The six Collier spiderweb design books (at right in above photo) sat on my parents' bookshelf for years. My mother was a great book club joiner, so perhaps that's where they came from. The spiderweb design always seemed creepy to me as a kid. In later years I found there were six additional S. S. Van Dine titles, and picked them up one by one until I had all twelve. Apparently Colllier only produced six reprints in the spiderweb design.
This blog will give you a post for each one - characters and synopses. (click to see all) Perhaps you will find them interesting as well!

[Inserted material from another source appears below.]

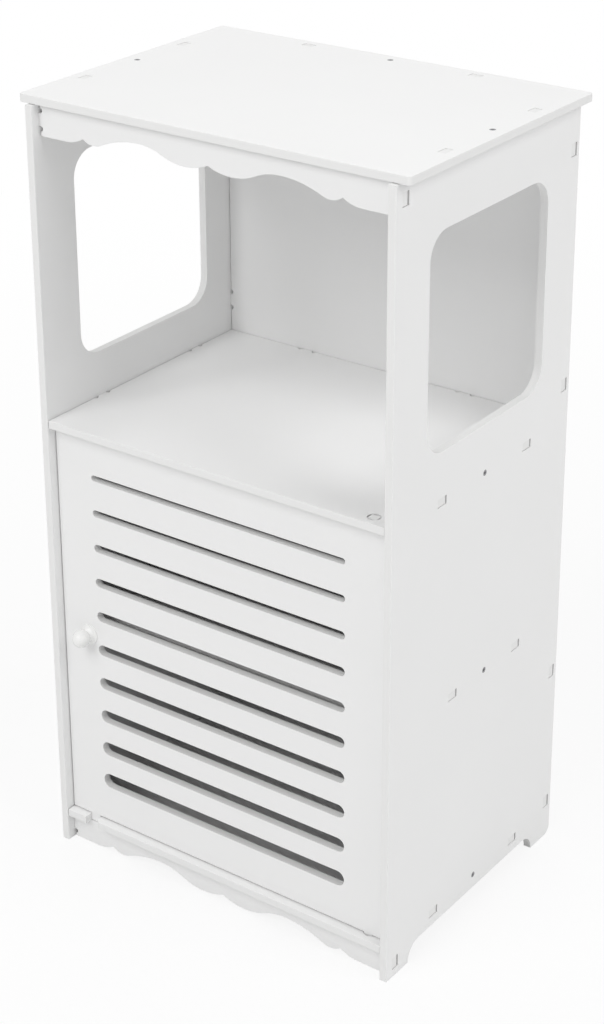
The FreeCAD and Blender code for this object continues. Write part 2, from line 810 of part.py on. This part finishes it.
def cross_outline():
    """Draws the cross of a screw's recess."""
    arm = size("cross_length") / 2
    half = size("cross_width") / 2
    shape = Outline()
    shape.to(arm, -half).to(arm, half).to(half, half).to(half, arm).to(-half, arm).to(-half, half)
    shape.to(-arm, half).to(-arm, -half).to(-half, -half).to(-half, -arm).to(half, -arm).to(half, -half)
    return shape


def make_screw(label, x, y, z, facing, length=size("screw_length")):
    """Builds one countersunk screw: its head faces a direction and its tip points the other way."""
    body = new_body(label, x, y, z, facing)
    head = size("screw_head_radius")
    shank = size("screw_shank_radius")
    outline = Outline()
    outline.to(ZERO, -length).to(shank, size("screw_tip_length") - length)
    outline.to(shank, shank - head).to(head, ZERO).to(ZERO, ZERO)
    revolve(body, "Turning", outline)
    pocket(body, "Cross", "XY_Plane", [cross_outline()], [], size("cross_depth"))
    return body


def make_knob_screw():
    """Builds the pan-headed screw that holds the knob from inside the door."""
    head_top = facing_back + size("knob_screw_head_height")
    body = new_body("knob_screw", knob_x, head_top, knob_z, Vector(0, 1, 0))
    head = size("knob_screw_head_radius")
    shank = size("knob_screw_radius")
    drop = size("knob_screw_head_height")
    outline = Outline()
    outline.to(ZERO, -drop - size("knob_screw_length")).to(shank, -drop - size("knob_screw_length"))
    outline.to(shank, -drop).to(head, -drop).to(head, ZERO).to(ZERO, ZERO)
    revolve(body, "Turning", outline)
    pocket(body, "Cross", "XY_Plane", [cross_outline()], [], size("cross_depth"))
    return body


def make_screws():
    """Builds the screws that hold the boards together, each one a sub-part of its own."""
    shy = size("screw_head_shy")
    up, back = Vector(0, 0, 1), Vector(0, 1, 0)
    screws = []
    panel_middle = half_width + thickness / 2
    top = size("overall_height") - shy
    screws.append(make_screw("top_screw_left", -panel_middle, top_middle, top, up))
    screws.append(make_screw("top_screw_right", panel_middle, top_middle, top, up))
    screws.append(make_screw("top_screw_rear", ZERO, back_middle, top, up))
    outer = half_width + thickness - shy
    for name, y, z in side_screw_places():
        part = name.lower()
        screws.append(make_screw(f"{part}_shelf_screw_left", -outer, y, z, Vector(-1, 0, 0)))
        screws.append(make_screw(f"{part}_shelf_screw_right", outer, y, z, Vector(1, 0, 0)))
        screws.append(make_screw(f"{part}_shelf_screw_rear", ZERO, back_rear - shy, z, back))
    return screws


def make_catch():
    """Builds the magnetic catch under the middle shelf and the strike plate on the door."""
    pieces = []
    housing = new_body("catch_housing", catch_x, catch_front, catch_bottom)
    half = size("catch_width") / 2
    base = box_outline(-half, ZERO, half, size("catch_depth"))
    pad(housing, "Block", "XY_Plane", [base], size("catch_height") - gap)
    play = size("magnet_play")
    half_magnet = size("magnet_width") / 2
    magnet_z = size("catch_height") / 2
    half_tall = size("magnet_height") / 2
    seat = box_outline(
        -half_magnet - play, magnet_z - half_tall - play, half_magnet + play, magnet_z + half_tall + play
    )
    pocket(housing, "MagnetSeat", "XZ_Plane", [seat], [], size("magnet_depth") + play)
    for number, x in enumerate(catch_screws, start=1):
        spot = (x - catch_x, size("catch_depth") / 2, ZERO)
        screw_hole(housing, f"Screw{number}", spot, (0, 0, 1), size("catch_height"))
    round_edges(housing, "BlockEdges", lambda edge: lies_at(edge, "Y", size("catch_depth")))
    pieces.append(housing)
    magnet = new_body("catch_magnet", catch_x, catch_front, catch_bottom + magnet_z)
    block = box_outline(-half_magnet, -half_tall, half_magnet, half_tall)
    pad(magnet, "Block", "XZ_Plane", [block], size("magnet_depth"), backwards=True)
    pieces.append(magnet)
    down = Vector(0, 0, -1)
    for number, x in enumerate(catch_screws, start=1):
        level = catch_bottom + size("screw_head_shy")
        length = size("catch_screw_length")
        pieces.append(make_screw(f"catch_screw_{number}", x, catch_middle, level, down, length))
    strike = new_body("strike_plate", catch_x, facing_back, strike_z)
    half_plate = size("strike_width") / 2
    half_high = size("strike_height") / 2
    plate = rounded_outline(-half_plate, -half_high, half_plate, half_high, size("strike_thickness"))
    pad(strike, "Plate", "XZ_Plane", [plate], size("strike_thickness"), backwards=True)
    screw_hole(strike, "Screw", (ZERO, size("strike_thickness"), ZERO), (0, -1, 0), size("strike_thickness"))
    pieces.append(strike)
    face = facing_back + size("strike_thickness") - size("screw_head_shy")
    length = size("strike_screw_length")
    pieces.append(make_screw("strike_screw", catch_x, face, strike_z, Vector(0, 1, 0), length))
    return pieces


def export(bodies):
    """Checks every object and every sub-part, then writes one file for each sub-part."""
    doc.recompute()
    for item in doc.Objects:
        if "Invalid" in item.State or "Error" in item.State:
            raise RuntimeError(f"{item.Label} failed: {item.State}")
    for body in bodies:
        if body.Shape.isNull() or not body.Shape.isValid() or len(body.Shape.Solids) != 1:
            raise RuntimeError(f"{body.Label} has no single valid solid")
    os.makedirs("parts", exist_ok=True)
    for body in bodies:
        body.Shape.exportStep(os.path.join("parts", f"{body.Label}.step"))
        print(f"{body.Label}: {body.Shape.Volume / 1000:.2f} cm3")


top_apron_middle = panel_top - size("top_apron_height") / 2
bottom_apron_height = bottom_underside - size("apron_floor_gap")
bottom_apron_middle = bottom_underside - bottom_apron_height / 2

parts = [make_side_panel("left_side_panel", -1), make_side_panel("right_side_panel", 1)]
parts.append(make_top_board())
middle_shelf = make_shelf(
    "middle_shelf", size("middle_shelf_height"), shelf_front, side_tabs, side_middle, hinge=True
)
catch_depth = grip(size("catch_screw_length"), size("catch_height"))
for order, screw_x in enumerate(catch_screws, start=1):
    mouth = (screw_x, catch_middle, ZERO)
    bore(middle_shelf, f"CatchPilot{order}", mouth, (0, 0, 1), pilot_radius, catch_depth)
inner_shelf = make_shelf(
    "inner_shelf", size("inner_shelf_height"), inner_shelf_front, inner_tabs, inner_shelf_middle
)
bottom_shelf = make_shelf(
    "bottom_shelf", size("bottom_shelf_height"), shelf_front, side_tabs, side_middle, hinge=True, notch=True
)
round_shelf_front(middle_shelf, shelf_front)
round_shelf_front(inner_shelf, inner_shelf_front)
round_shelf_front(bottom_shelf, shelf_front)
parts += [middle_shelf, inner_shelf, bottom_shelf, make_back_panel()]
parts.append(make_apron("top_apron", panel_top, size("top_apron_height")))
parts.append(make_apron("bottom_apron", bottom_underside, bottom_apron_height))
parts += [make_door(), make_knob(), make_knob_screw()]
parts += make_screws()
parts += make_catch()
export(parts)
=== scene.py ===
"""Dresses the white bathroom cabinet and sets it in a plain bright studio.

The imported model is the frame: every board, screw and fitting stays where it lies. Here each of
them gets its finish, and modifiers ease its sharp edges. Lengths are in metres.
"""
from __future__ import annotations

import logging
import math
from dataclasses import dataclass
from enum import Enum
from typing import Iterable

import bpy
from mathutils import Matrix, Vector


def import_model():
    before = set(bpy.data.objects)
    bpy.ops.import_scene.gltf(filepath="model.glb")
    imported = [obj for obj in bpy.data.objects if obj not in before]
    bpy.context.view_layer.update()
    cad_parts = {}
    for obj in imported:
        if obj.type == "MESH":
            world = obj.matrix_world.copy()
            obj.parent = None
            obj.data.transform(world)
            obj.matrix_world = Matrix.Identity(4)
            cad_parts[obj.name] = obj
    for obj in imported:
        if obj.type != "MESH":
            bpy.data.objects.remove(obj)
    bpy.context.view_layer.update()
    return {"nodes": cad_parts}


LOG = logging.getLogger("cabinet")

MM = 0.001

Colour = tuple[float, float, float]
Output = tuple[bpy.types.Node, str | int]
Input = tuple[bpy.types.Node, str | int]
Value = float | Colour | Output

WHITE: Colour = (1.0, 1.0, 1.0)

# Corners closer than the reach become one corner, faces within the flat angle become one face,
# and edges past the sharp angle are eased.
WELD_REACH = 0.000001
FLAT_ANGLE = math.radians(1)
SHARP_ANGLE = math.radians(35)
FACE_WEIGHT = 100


class ThinAxis(Enum):
    """The direction in which a board is thin, as an index into X, Y and Z."""

    ACROSS = 0
    DEEP = 1
    UPRIGHT = 2


class Mixed(Enum):
    """What a Mix node mixes: its data type and the places of its first, second and result."""

    VALUES = ("FLOAT", 2, 3, 0)
    COLOURS = ("RGBA", 6, 7, 2)


class NodeGraph:
    """A short way to write a node tree."""

    def __init__(self, tree: bpy.types.NodeTree) -> None:
        """Empties a node tree, to be written anew.

        Args:
            tree: The tree of a material or a world.
        """
        self.tree = tree
        self.tree.nodes.clear()

    def node(self, kind: str, **values: object) -> bpy.types.Node:
        """Adds a node and sets its inputs or its own settings.

        Args:
            kind: The node's type name.
            **values: Input names with underscores for spaces, or settings of the node.

        Returns:
            The new node.
        """
        made = self.tree.nodes.new(kind)
        for key, value in values.items():
            label = key.replace("_", " ")
            if label in made.inputs:
                self.feed((made, label), value)
            else:
                setattr(made, key, value)
        return made

    def link(self, source: Output, target: Input) -> None:
        """Joins an output of one node to an input of another.

        Args:
            source: The node that gives the value, and its output.
            target: The node that takes it, and its input.
        """
        giver, out = source
        taker, into = target
        self.tree.links.new(giver.outputs[out], taker.inputs[into])

    def feed(self, target: Input, value: Value) -> None:
        """Sets an input to a number or a colour, or joins it to an output.

        Args:
            target: The node and its input.
            value: A number, a colour, or a node and its output.
        """
        taker, into = target
        if not isinstance(value, tuple):
            taker.inputs[into].default_value = value
        elif isinstance(value[0], bpy.types.Node):
            self.link(value, target)
        else:
            taker.inputs[into].default_value = (*value, 1.0)

    def seen_by(self, *rays: str) -> Output:
        """Gives 1 for the named kinds of ray and 0 for all others.

        Args:
            *rays: Outputs of the Light Path node.

        Returns:
            The output that gives the value.
        """
        path = self.node("ShaderNodeLightPath")
        seen: Output = (path, rays[0])
        for ray in rays[1:]:
            larger = self.node("ShaderNodeMath", operation="MAXIMUM")
            self.link(seen, (larger, 0))
            self.link((path, ray), (larger, 1))
            seen = (larger, 0)
        return seen

    def mix_shaders(self, amount: Output, first: bpy.types.Node, second: bpy.types.Node) -> Output:
        """Mixes two shaders.

        Args:
            amount: The output that gives the amount.
            first: The shader that shows at 0.
            second: The shader that shows at 1.

        Returns:
            The output that gives the mixture.
        """
        made = self.node("ShaderNodeMixShader")
        self.link(amount, (made, 0))
        self.link((first, 0), (made, 1))
        self.link((second, 0), (made, 2))
        return made, 0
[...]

This blog will give you a post for each one - characters and synopses. (click to see all) Perhaps you will find them interesting as well!
Title List:
- The Benson Murder Case (1926)
- The Canary Murder Case (1927)
- The Greene Murder Case (1928)
- The Bishop Murder Case (1929)
- The Scarab Murder Case (1930)
- The Kennel Murder Case (1933)
- The Dragon Murder Case (1933)
- The Casino Murder Case (1934)
- The Garden Murder Case (1935)
- The Kidnap Murder Case (1936)
- The Gracie Allen Murder Case (1938)
- The Winter Murder Case (1939)
Other resources:
- Alias S. S. Van Dine by John Loughery
- Twenty Rules for Writing Detective Stories by S. S. Van Dine
- Philo Vance on The Thrilling Detective Web Site
You may find references online to a 13th novel, The Powwow Murder Case. Wright started outlining this story but died before it could be written. A publisher's dummy was made up as a salesman's sample (with the first four pages of the story inside), complete with a cover. Photos of this "13th Philo Vance" appear now and then. These photos were taken from an auction site which sold the item in October 2020.

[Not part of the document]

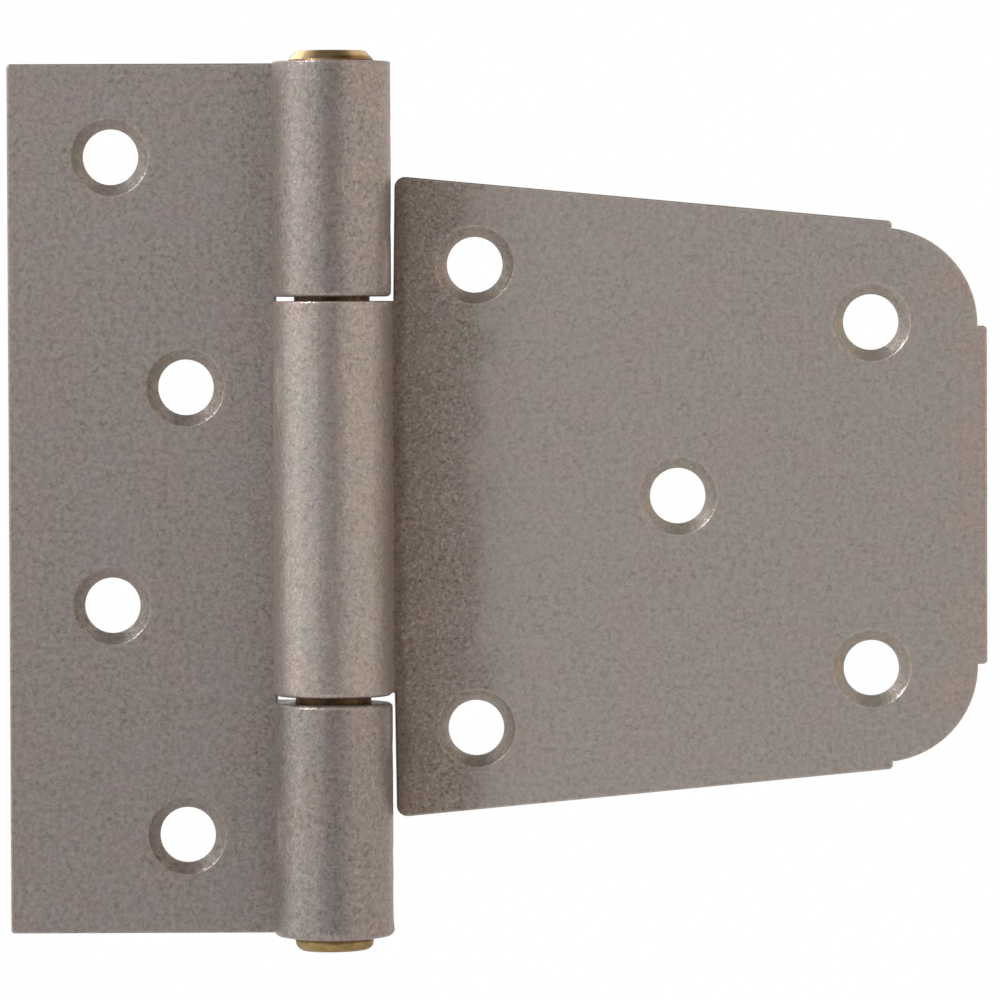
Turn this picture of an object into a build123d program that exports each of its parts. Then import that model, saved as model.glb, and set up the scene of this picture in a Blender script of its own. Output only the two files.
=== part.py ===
"""Gate T hinge: a tall post leaf, a tapered gate leaf and one riveted pin.

Both leaves are blanked from one gauge of sheet and rolled round the pin, two knuckles on the post
leaf and one on the gate leaf. They lie open and flat. The leaves' backs share one mounting plane,
Y = 0, and the knuckles stand proud of the front, towards -Y. +Z runs up the pin, and +X towards
the gate. The origin is on the mounting plane, directly behind the pin's axis and halfway up the
gate leaf. The post leaf and its pin hang a little lower, by some of the play between knuckles.
Units are mm.
"""

import os
from math import asin, cos, sin

from build123d import *

# ---- Driving dimensions ----
LEAF_HEIGHT = 88.9  # post leaf, 3 1/2 in
SHEET = 2.1  # gauge of both leaves
PIN_RADIUS = 3.85
RUNNING_CLEARANCE = 0.1  # radial, pin to knuckle
SEAM_GAP = 0.2  # between a rolled edge and its own leaf
POST_REACH = 33.2  # pin axis to the post leaf's free edge
GATE_REACH = 66.8  # pin axis to the gate leaf's end
MIDDLE_KNUCKLE = 40.1  # length along the pin
KNUCKLE_GAP = 0.57  # between neighbouring knuckles, if both gaps were the same
POST_DROP = 0.13  # how far the post leaf and the pin hang below that
NOTCH_REACH = 5.8  # pin axis to the post leaf's notch, behind the middle knuckle

# Gate leaf outline. It is symmetric about the X axis, so its Z values are half heights
NECK_REACH = 6.16  # pin axis to the shoulders, where they leave the middle knuckle
SHOULDER_REACH = 6.34  # pin axis to the shoulders' outer corners
SHOULDER_HALF_HEIGHT = 32.8
END_HALF_HEIGHT = 27.1  # where the long edges would reach the end, but for the cropped corners
SHOULDER_ROUND = 1.1
CROP_START = 57.1  # X where each far corner's crop steps in from the long edge
CROP_FINISH = 17.3  # Z where it steps back out to the end
CORNER_CENTRE = (55.9, 17.4)
CORNER_RADIUS = 9.94
STEP_ROUND = 0.45

# Countersunk screw holes, X and Z
HOLE_RADIUS = 2.85
SINK_RADIUS = 4.0
SINK_ANGLE = 82  # degrees
POST_FAR, POST_NEAR = -22.7, -15.1  # the post leaf's two staggered columns
POST_OUTER, POST_INNER = 34.7, 11.15  # its rows, above and below the pattern's middle
POST_RISE = 0.25  # the pattern's middle above the leaf's
POST_HOLES = [
    (POST_FAR, POST_RISE + POST_OUTER),
    (POST_NEAR, POST_RISE + POST_INNER),
    (POST_FAR, POST_RISE - POST_INNER),
    (POST_NEAR, POST_RISE - POST_OUTER),
]
GATE_HOLES = [(14.5, 23.7), (14.5, -23.7), (35.2, 0), (55.0, 17.7), (55.0, -17.7)]

# Edge breaks
CRISP_END = 0.2  # knuckle ends left nearly square
EASED_END = 0.5  # knuckle ends rounded over
PLATE_CORNER = 0.35  # post leaf's free corners
FRONT_EDGE = 0.25  # rolled over by blanking
SINK_EDGE = 0.15

# Pin ends: a formed head on top, a peened one below
HEAD_RADIUS = 4.33
HEAD_RIM = 0.2
HEAD_HEIGHT = 1.1
HEAD_FLAT = 3.5  # radius
HEAD_ROUND = 0.3
PEEN_RADIUS = 4.05
PEEN_HEIGHT = 1.55
PEEN_CROWN = 0.2  # rise of its domed end
PEEN_ROUND = 0.6

# ---- Worked out from the above ----
BORE_RADIUS = PIN_RADIUS + RUNNING_CLEARANCE
BARREL_RADIUS = BORE_RADIUS + SHEET
AXIS_Y = -BARREL_RADIUS
HALF_HEIGHT = LEAF_HEIGHT / 2
HALF_MIDDLE = MIDDLE_KNUCKLE / 2
OUTER_START = HALF_MIDDLE + KNUCKLE_GAP
FRONT_PLANE = Plane.XZ.offset(SHEET)
TOWARDS_POST, TOWARDS_GATE = -1, 1


def rolled_profile(side, reach):
    """A leaf's cross-section: flat sheet out to reach, and its roll round the pin."""
    axis = Vector(0, AXIS_Y)
    front = Vector(0, -1)
    # The rolled edge comes back round to its own leaf, and stops SEAM_GAP short of its front.
    seam_angle = asin((BORE_RADIUS - SEAM_GAP) / BARREL_RADIUS)
    seam = Vector(side * cos(seam_angle), sin(seam_angle))
    with BuildSketch() as profile:
        with BuildLine():
            outer = ThreePointArc(
                (0, 0), axis + BARREL_RADIUS * front, axis + BARREL_RADIUS * seam
            )
            inner = ThreePointArc(
                (0, -SHEET), axis + BORE_RADIUS * front, axis + BORE_RADIUS * seam
            )
            Line(outer @ 1, inner @ 1)
            Polyline(outer @ 0, (side * reach, 0), (side * reach, -SHEET), inner @ 0)
        make_face()
    return profile.sketch


def circles(leaf, radius):
    """A leaf's circular edges of one radius, from the bottom up."""
    edges = leaf.edges().filter_by(GeomType.CIRCLE)
    return edges.filter_by(lambda edge: abs(edge.radius - radius) < 0.001).sort_by(Axis.Z)


def front_outline(leaf):
    """The edges of a leaf's flat front, but for the lines where its roll begins."""
    front = leaf.faces().filter_by(Plane.XZ).sort_by(Axis.Y)[0]
    return front.outer_wire().edges().filter_by(lambda edge: abs(edge.center().X) > 0.001)


# ---- Post leaf ----
with BuildPart() as post_leaf:
    with BuildSketch(Plane.XY.offset(OUTER_START)):
        add(rolled_profile(TOWARDS_POST, POST_REACH))
    extrude(amount=HALF_HEIGHT - OUTER_START)
    mirror(about=Plane.XY)
    with BuildSketch(Plane.XZ):
        with Locations((-NOTCH_REACH, 0)):
            Rectangle(POST_REACH - NOTCH_REACH, LEAF_HEIGHT, align=(Align.MAX, Align.CENTER))
    extrude(amount=SHEET)

    fillet(circles(post_leaf, BARREL_RADIUS)[-1], CRISP_END)
    fillet(circles(post_leaf, BARREL_RADIUS)[:-1], EASED_END)
    fillet(post_leaf.edges().filter_by(Axis.Y).group_by(Axis.X)[0], PLATE_CORNER)
    fillet(front_outline(post_leaf), FRONT_EDGE)

    with Locations(FRONT_PLANE):
        with Locations(*POST_HOLES):
            CounterSinkHole(HOLE_RADIUS, SINK_RADIUS, counter_sink_angle=SINK_ANGLE)
    fillet(circles(post_leaf, SINK_RADIUS), SINK_EDGE)

# ---- Gate leaf ----
with BuildPart() as gate_leaf:
    # The upper half of the flat, mirrored
    with BuildSketch(Plane.XZ):
        with BuildLine():
            Polyline(
                (NECK_REACH, 0),
                (NECK_REACH, HALF_MIDDLE),
                (SHOULDER_REACH, SHOULDER_HALF_HEIGHT),
                (GATE_REACH, END_HALF_HEIGHT),
                (GATE_REACH, 0),
                close=True,
            )
        make_face()
        fillet(vertices().sort_by(Axis.Y)[-1], SHOULDER_ROUND)
        # The far corner is cropped square, then rounded out again inside both of its edges.
        with Locations((CROP_START, CROP_FINISH)):
            Rectangle(CORNER_RADIUS, 2 * CORNER_RADIUS, align=Align.MIN, mode=Mode.SUBTRACT)
        long_edge_step = vertices().sort_by_distance((CROP_START, END_HALF_HEIGHT))[0]
        end_step = vertices().sort_by_distance((GATE_REACH, CROP_FINISH))[0]
        fillet([long_edge_step, end_step], STEP_ROUND)
        with Locations(CORNER_CENTRE):
            Circle(CORNER_RADIUS)
        mirror(about=Plane.XZ)
    extrude(amount=SHEET)
    with BuildSketch():
        add(rolled_profile(TOWARDS_GATE, NECK_REACH))
    extrude(amount=HALF_MIDDLE, both=True)

    fillet(circles(gate_leaf, BARREL_RADIUS)[-1], CRISP_END)
    fillet(circles(gate_leaf, BARREL_RADIUS)[0], EASED_END)
    fillet(front_outline(gate_leaf), FRONT_EDGE)

    with Locations(FRONT_PLANE):
        with Locations(*GATE_HOLES):
            CounterSinkHole(HOLE_RADIUS, SINK_RADIUS, counter_sink_angle=SINK_ANGLE)
    fillet(circles(gate_leaf, SINK_RADIUS), SINK_EDGE)

# ---- Hinge pin ----
with BuildPart() as hinge_pin:
    # Half of its length section, with the pin's axis as the sketch's Y axis
    with BuildSketch(Plane.XZ.offset(BARREL_RADIUS)):
        with BuildLine():
            top = HALF_HEIGHT + HEAD_HEIGHT
            bottom = -HALF_HEIGHT - PEEN_HEIGHT
            crown = SagittaArc((0, bottom), (PEEN_RADIUS, bottom + PEEN_CROWN), -PEEN_CROWN / 4)
            Polyline(
                crown @ 1,
                (PEEN_RADIUS, -HALF_HEIGHT),
                (PIN_RADIUS, -HALF_HEIGHT),
                (PIN_RADIUS, HALF_HEIGHT),
                (HEAD_RADIUS, HALF_HEIGHT),
                (HEAD_RADIUS, HALF_HEIGHT + HEAD_RIM),
                (HEAD_FLAT, top),
                (0, top),
                crown @ 0,
            )
        make_face()
        fillet(vertices().sort_by_distance((HEAD_FLAT, top))[0], HEAD_ROUND)
        fillet(vertices().sort_by_distance((PEEN_RADIUS, bottom + PEEN_CROWN))[0], PEEN_ROUND)
    revolve(axis=Axis((0, AXIS_Y, 0), (0, 0, 1)))

# ---- Export ----
hang = Pos(0, 0, -POST_DROP)
solids = {
    "post_leaf": hang * post_leaf.part,
    "gate_leaf": gate_leaf.part,
    "hinge_pin": hang * hinge_pin.part,
}
os.makedirs("parts", exist_ok=True)
for name, solid in solids.items():
    solid.label = name
    export_step(solid, f"parts/{name}.step")
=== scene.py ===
"""T hinge for a gate: the looks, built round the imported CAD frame.

The frame's axes: +Z runs up the pin, +X towards the gate, and -Y out of the leaves' fronts, to
the camera. Lengths are metres, and MM turns millimetres into them.
"""

from math import cos, radians

import bmesh
import bpy
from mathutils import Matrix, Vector, noise


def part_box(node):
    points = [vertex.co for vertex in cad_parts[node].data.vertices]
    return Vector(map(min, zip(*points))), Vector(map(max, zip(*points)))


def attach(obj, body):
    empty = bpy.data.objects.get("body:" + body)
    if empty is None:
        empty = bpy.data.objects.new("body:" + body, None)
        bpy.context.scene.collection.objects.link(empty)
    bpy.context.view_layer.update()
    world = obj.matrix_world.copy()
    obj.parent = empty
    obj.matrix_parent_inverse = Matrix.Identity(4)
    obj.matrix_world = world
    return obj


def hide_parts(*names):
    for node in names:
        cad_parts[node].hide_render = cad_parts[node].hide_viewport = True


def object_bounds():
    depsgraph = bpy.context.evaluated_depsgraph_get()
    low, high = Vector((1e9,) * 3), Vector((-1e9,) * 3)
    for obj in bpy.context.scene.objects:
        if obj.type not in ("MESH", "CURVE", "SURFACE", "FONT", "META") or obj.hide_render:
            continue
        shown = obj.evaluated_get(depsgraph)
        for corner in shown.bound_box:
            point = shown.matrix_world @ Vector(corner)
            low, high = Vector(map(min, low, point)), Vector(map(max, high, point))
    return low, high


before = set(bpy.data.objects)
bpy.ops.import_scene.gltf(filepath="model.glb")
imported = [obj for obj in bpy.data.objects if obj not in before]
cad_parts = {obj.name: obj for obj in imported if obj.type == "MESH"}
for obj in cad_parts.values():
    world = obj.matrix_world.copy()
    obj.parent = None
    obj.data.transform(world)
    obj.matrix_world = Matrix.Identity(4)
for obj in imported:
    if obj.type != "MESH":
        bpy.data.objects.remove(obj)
cad_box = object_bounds()

MM = 0.001

# Places on the hinge, all but the gauge read from the frame
post_low, post_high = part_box("post_leaf")
gate_low, gate_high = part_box("gate_leaf")
pin_low, pin_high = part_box("hinge_pin")
BARREL = gate_low.x * -1  # the knuckles' outer radius
AXIS = Vector((0, -BARREL, 0))  # the pin's axis runs up through here
HEAD = (pin_high.x - pin_low.x) / 2  # radius of the pin's formed head
SHEET = 2.1 * MM  # gauge of both leaves


# ---- Node helpers ----
# Sockets of a Mix node that mixes colours
MIX_SHARE, MIX_FIRST, MIX_SECOND, MIX_RESULT = 0, 6, 7, 2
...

S. S. Van Dine. The Powwow Murder Case. A Philo Vance Story. New York: Charles Scribner's Sons, 1937. First edition, the only known copy of any printed portion of this unfinished novel. Octavo. viii, 1-4 pages. In the publisher's unusual binding of full black cloth, boards, stamped in red (the spine is so thin, that there is no stamping on the spine), with the usual format of text on the front board, but the rear board is stamped in two vertical lines in blind, with the intended layout for the spine stamped in red between the blind stamping. In the publisher's mock-up dust jacket, which had the intended layout of the front and rear covers as well as the spine (there isn't any text or artwork for the jacket flaps, which are blank).
Here's what we know about the story, taken from the file card image on the dust jacket:
Barrett Farmer, 99 East 66th Street. Murder: Stabbed and thrown over Fort George cliff. Body found near north end of Harlem River Speedway. Sergt. Heath (Homicide Bureau) and District Attorney's office.
Wright had begun dictating the story in 1937. It was "presumably to involve mysticism and ritual as the cabala is mentioned in the early pages."* He reportedly only finished two or three chapters before lapsing into a period of writer's block.
This artifact sold for $2500 in 1981*, so you can imagine what it brought in 2020!